What you are asked to do
For this exercise, return only the lines from the line containing "Turn this picture" through the line containing "floor at Z = 0.", both ends included, exactly as they are.
---
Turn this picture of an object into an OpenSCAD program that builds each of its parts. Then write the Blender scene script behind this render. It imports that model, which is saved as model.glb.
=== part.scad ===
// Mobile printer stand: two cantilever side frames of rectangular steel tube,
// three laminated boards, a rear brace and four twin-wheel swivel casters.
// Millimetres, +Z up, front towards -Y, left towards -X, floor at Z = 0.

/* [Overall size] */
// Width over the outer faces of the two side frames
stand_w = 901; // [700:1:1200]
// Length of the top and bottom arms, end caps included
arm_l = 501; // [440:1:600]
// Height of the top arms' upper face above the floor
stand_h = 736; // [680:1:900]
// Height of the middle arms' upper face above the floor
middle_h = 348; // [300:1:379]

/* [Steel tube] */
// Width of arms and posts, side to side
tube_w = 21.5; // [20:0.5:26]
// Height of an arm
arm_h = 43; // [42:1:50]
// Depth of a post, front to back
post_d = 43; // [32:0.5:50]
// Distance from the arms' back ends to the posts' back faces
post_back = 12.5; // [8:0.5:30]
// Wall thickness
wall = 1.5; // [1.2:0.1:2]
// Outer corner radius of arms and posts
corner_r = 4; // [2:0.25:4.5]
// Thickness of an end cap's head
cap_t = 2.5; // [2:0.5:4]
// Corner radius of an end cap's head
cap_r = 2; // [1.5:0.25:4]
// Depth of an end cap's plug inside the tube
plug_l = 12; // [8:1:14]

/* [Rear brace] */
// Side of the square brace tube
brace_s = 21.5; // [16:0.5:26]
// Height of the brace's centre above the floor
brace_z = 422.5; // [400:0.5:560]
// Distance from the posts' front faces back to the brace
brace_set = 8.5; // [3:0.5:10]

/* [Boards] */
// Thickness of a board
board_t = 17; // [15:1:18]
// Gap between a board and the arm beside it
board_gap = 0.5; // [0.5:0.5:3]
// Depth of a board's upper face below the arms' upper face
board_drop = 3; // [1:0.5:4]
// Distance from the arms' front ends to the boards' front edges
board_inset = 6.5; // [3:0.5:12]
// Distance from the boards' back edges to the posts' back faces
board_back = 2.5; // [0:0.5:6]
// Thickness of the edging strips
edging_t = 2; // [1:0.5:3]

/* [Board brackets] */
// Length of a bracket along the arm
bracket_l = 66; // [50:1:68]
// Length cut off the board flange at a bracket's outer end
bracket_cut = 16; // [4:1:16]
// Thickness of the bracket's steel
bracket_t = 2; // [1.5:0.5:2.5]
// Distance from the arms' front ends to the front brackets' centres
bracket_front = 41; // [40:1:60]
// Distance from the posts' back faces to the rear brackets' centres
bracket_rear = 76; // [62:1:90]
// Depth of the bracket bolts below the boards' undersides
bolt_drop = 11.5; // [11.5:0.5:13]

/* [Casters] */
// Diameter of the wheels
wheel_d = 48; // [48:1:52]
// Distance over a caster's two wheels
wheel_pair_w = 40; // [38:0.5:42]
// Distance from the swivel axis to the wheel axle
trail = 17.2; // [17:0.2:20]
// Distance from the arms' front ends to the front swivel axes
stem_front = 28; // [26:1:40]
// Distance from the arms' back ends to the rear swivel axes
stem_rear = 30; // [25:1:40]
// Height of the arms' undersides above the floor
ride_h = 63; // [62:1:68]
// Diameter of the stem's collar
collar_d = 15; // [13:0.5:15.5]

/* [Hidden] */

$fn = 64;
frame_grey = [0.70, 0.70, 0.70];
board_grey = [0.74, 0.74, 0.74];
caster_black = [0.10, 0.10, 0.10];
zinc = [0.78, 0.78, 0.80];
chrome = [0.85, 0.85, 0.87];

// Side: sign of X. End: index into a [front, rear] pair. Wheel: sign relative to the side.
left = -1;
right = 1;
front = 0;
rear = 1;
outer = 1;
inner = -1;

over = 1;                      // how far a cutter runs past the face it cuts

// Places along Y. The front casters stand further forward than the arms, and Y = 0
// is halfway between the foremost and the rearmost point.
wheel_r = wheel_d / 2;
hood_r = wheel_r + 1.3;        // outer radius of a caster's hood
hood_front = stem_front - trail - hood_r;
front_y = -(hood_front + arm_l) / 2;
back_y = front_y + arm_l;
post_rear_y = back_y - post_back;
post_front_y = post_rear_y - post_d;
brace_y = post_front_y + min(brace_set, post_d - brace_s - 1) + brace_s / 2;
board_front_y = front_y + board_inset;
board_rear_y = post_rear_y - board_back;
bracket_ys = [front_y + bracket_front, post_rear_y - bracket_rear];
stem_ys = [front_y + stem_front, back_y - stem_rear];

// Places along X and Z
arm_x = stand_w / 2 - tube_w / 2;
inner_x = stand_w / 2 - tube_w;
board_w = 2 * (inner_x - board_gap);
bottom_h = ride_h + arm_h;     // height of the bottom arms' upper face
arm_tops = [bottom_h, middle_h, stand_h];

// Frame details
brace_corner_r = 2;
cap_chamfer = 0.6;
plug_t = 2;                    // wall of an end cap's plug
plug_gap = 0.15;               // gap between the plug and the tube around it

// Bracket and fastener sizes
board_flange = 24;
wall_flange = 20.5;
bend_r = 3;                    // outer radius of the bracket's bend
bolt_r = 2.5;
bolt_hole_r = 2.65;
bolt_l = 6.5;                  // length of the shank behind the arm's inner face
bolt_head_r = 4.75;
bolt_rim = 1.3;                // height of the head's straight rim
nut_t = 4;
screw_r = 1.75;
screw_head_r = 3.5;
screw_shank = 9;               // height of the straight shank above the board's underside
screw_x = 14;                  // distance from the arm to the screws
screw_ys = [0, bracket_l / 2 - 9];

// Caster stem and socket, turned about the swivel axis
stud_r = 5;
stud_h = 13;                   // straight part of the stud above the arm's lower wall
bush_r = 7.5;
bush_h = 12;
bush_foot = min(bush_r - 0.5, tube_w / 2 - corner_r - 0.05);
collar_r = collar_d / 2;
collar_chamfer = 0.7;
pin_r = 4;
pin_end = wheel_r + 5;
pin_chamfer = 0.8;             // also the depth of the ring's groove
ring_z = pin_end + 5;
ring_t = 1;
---
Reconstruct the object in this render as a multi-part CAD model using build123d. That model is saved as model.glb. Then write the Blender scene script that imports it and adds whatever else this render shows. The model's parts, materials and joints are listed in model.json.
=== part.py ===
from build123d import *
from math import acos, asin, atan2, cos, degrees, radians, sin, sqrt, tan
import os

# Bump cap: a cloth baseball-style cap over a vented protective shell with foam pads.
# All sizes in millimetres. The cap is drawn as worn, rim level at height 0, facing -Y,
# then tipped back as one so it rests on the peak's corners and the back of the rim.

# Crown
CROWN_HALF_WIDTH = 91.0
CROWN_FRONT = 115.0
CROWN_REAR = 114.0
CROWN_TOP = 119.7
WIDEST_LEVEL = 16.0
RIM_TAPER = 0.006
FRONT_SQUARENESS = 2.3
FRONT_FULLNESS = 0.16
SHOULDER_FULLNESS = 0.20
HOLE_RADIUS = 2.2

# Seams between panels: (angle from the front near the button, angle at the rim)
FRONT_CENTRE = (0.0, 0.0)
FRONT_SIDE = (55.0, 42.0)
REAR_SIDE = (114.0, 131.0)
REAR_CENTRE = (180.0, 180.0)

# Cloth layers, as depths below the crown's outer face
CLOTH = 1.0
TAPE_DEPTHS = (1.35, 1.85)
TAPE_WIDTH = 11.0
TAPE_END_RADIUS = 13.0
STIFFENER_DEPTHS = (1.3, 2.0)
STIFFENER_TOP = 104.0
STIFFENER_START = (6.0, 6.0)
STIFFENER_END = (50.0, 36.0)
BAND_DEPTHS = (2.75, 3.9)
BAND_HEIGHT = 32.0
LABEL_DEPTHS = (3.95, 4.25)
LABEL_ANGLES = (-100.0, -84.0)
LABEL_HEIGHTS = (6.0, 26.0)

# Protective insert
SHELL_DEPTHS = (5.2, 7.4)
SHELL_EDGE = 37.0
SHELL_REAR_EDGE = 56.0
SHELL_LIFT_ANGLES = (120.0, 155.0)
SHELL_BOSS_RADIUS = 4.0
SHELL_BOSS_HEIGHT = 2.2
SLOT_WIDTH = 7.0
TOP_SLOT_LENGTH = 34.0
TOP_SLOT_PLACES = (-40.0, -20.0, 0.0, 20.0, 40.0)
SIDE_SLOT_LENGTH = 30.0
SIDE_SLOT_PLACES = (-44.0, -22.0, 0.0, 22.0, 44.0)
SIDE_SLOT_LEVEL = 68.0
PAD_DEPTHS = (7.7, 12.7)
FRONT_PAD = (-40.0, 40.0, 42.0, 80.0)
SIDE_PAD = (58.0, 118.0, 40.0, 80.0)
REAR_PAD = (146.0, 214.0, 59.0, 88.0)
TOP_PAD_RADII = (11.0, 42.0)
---
Written answer
Turn this picture of an object into an OpenSCAD program that builds each of its parts. Then write the Blender scene script behind this render. It imports that model, which is saved as model.glb.
=== part.scad ===
// Mobile printer stand: two cantilever side frames of rectangular steel tube,
// three laminated boards, a rear brace and four twin-wheel swivel casters.
// Millimetres, +Z up, front towards -Y, left towards -X, floor at Z = 0.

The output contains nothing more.